One of the most perplexing acts of Avoda found in the Mishkan is described in this week's Parsha, as the Kohen draws lots and identifies one of the Seirim as a scapegoat – the שעיר לעזאזל - which is to be sent out into the wilderness.  Neither the function of this sending out nor the fate of the scapegoat is clear; the only thing of which we can be sure is that this animal is not a Korban and that the entire ceremony is shrouded in mystery.

In his comment on this, Ramban cites a Midrash in Bereishit Rabbah, which identifies the Seir with Esav (after all, Esav is identified in the Chumash as an איש שעיר and his people eventually merged with the nation of Seir).  The Midrash continues explicating 16:22, ונשא השעיר עליו את כל עונותם אל ארץ גזרה, parsing the word עונותם (their sins) as עונות תם (the sins of the simple one) - a clear reference to Yaakov.  The Midrash is apparently suggesting that an understanding of Yaakov and Esav is at the core of the process of the scapegoat, yet what the exact connection is left unclear.

When we look at the story of Yaakov and Esav, we notice that Yaakov succeeded initially in receiving his father’s blessing by mimicking Esav, or, perhaps, in becoming Esav.  In donning the goatskin clothes (notice: goat = Seir!) he took on the very attributes that had been identified with his older brother.  Yaakov, the תם, or smooth one, became hairy like Esav.  It was through this act of deception that he initially got the blessing, and that act of deception is the עון תם, the sin of the smooth one.

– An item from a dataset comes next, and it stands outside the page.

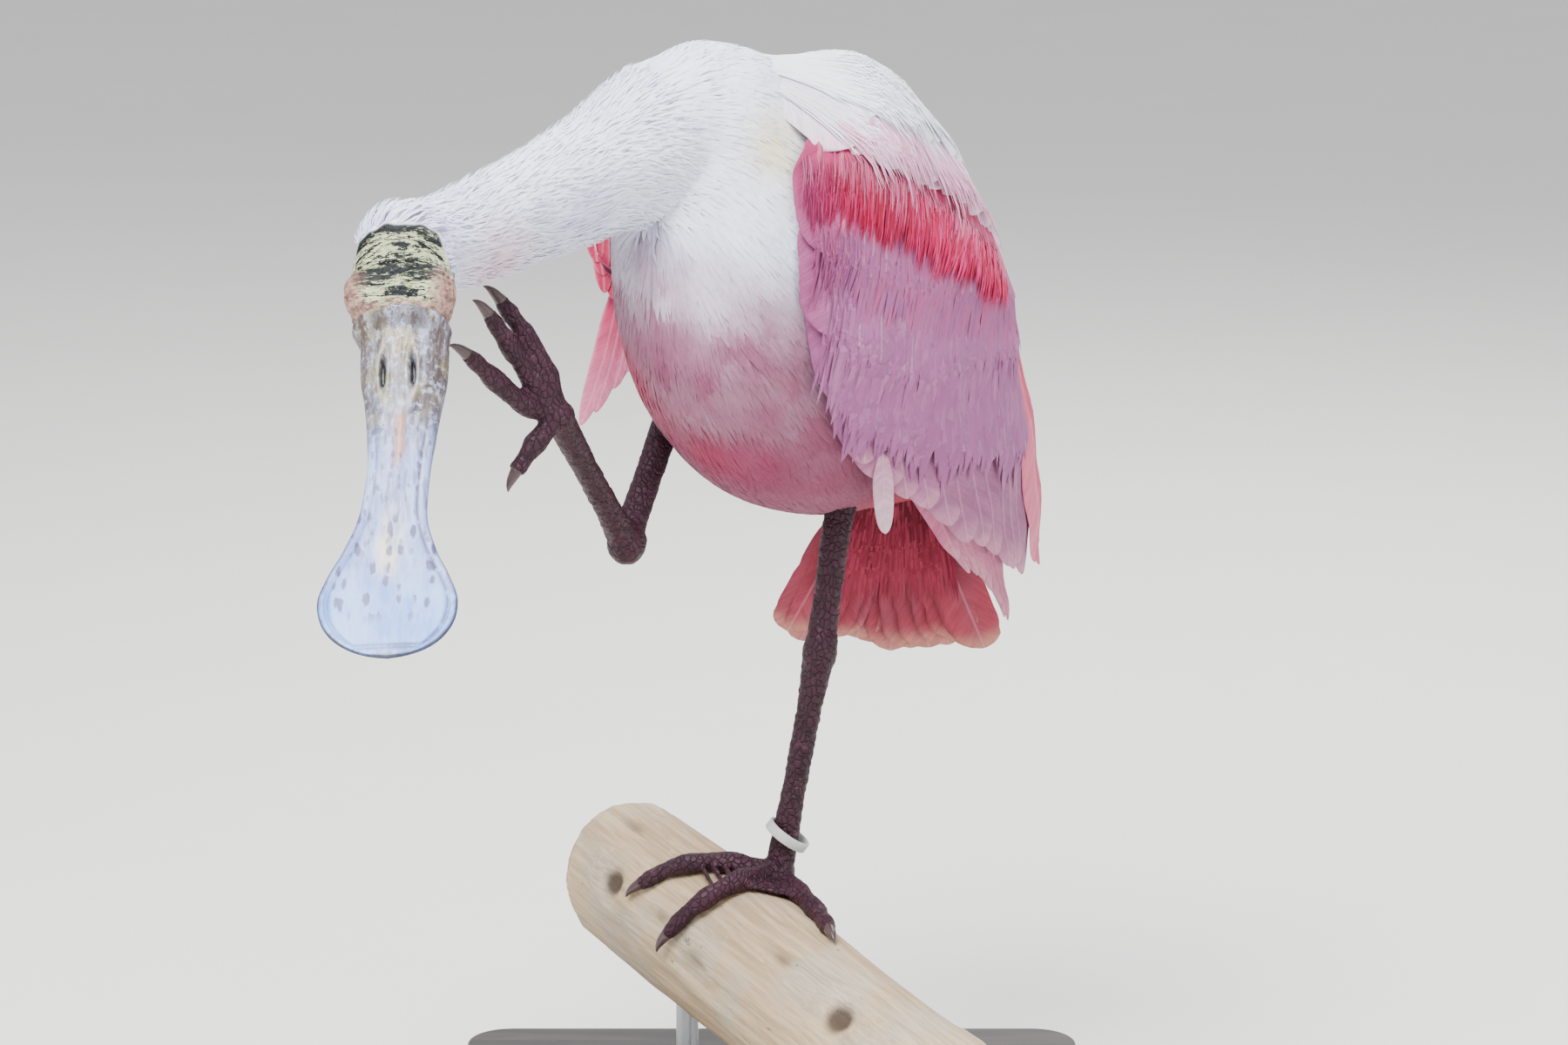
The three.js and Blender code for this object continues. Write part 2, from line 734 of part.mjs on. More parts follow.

Anything positive emerging from that act of deception must be seen as an ill-gotten gain and must be disposed of before genuine blessing can be earned.  The process of atonement for the Jewish People on Yom Hakippurim demands that we divest ourselves of anything gained through deception as an integral aspect of earning true expiation and blessing.  Toward that end we take the Seir, representing Yaakov’s posing as Esav and all that was profited from that, and send it away to a desolate place, signifying that we are prepared to give up the benefits of deception.

Aside from the national implication of the act, there is personal meaning as well.  Yom Hakippurim is a day on which we are to explore who we truly are; in other words, a day in which we are to shed the masks and disguises we wear.  It is only through an honest confrontation with the self, with no airs or self-deception, that we can truly merit the forgiveness of the day.  As the nation confronts its own past, so too, the individuals within, the net result being the personal and national redemption from that which we brought upon ourselves.